Bank of America zaprezentował swoją aplikację na mobilną platformę firmy Microsoft już w 2011 roku - zaraz po wydaniu finalnej wersji Windows Phone 7. System był wspierany przez prawie 4 lata, jednak ostatni spadek jego i tak już skromnych udziałów skłonił bank do podjęcia decyzji o zawieszeniu wsparcia. Stosowna informacja widnieje już od jakiegoś czasu w opisie aplikacji. Ostateczne zakończenie wsparcia ma nastąpić w marcu bieżącego roku i będzie dotyczyło zarówno wersji dla Windows Phone, jak i Windows 8.1.
Podjęcie tak drastycznych kroków tuż przed tegoroczną konferencją BUILD może wydawać się dziwne. To właśnie w kwietniu miała zostać udostępniona wersja testowa systemu Windows 10 dla smartfonów. Było to jednak do przewidzenia – Windows Phone cieszy się dość kontrowersyjnymi opiniami, zaś ostatni spadek udziałów w rynku mobilnym tylko pogorszył sytuację.

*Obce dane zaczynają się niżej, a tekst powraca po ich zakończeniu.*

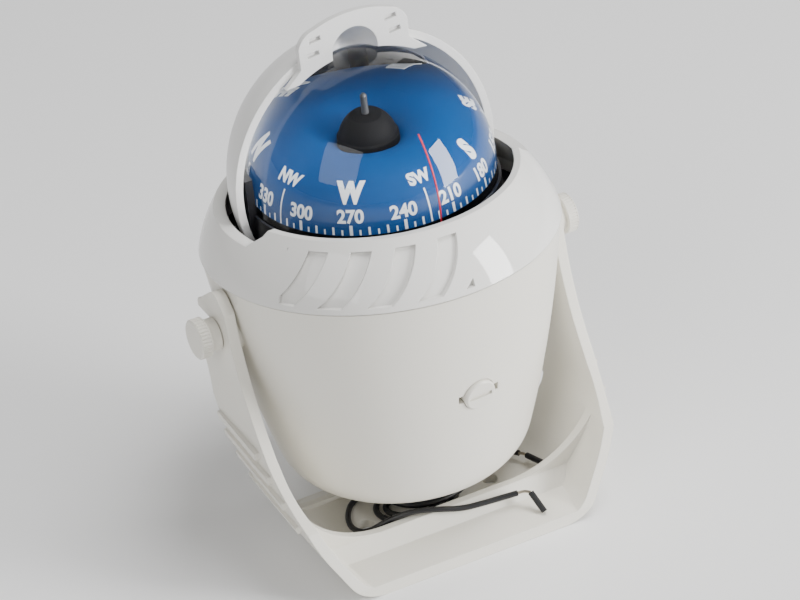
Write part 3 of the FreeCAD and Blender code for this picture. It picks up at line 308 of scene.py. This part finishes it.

Microsoft chwali się coraz większą liczbą aplikacji dostępnych w Windows Phone Store. Należy jednak zwrócić uwagę, że użytkownicy przede wszystkim są zainteresowani dostępnością swoich ulubionych tytułów. Decyzje podjęte przez Chase i Bank of America źle rokują w kwestii ostatecznego załatania dziury 'app-gap', czyli braku wielu pożądanych aplikacji.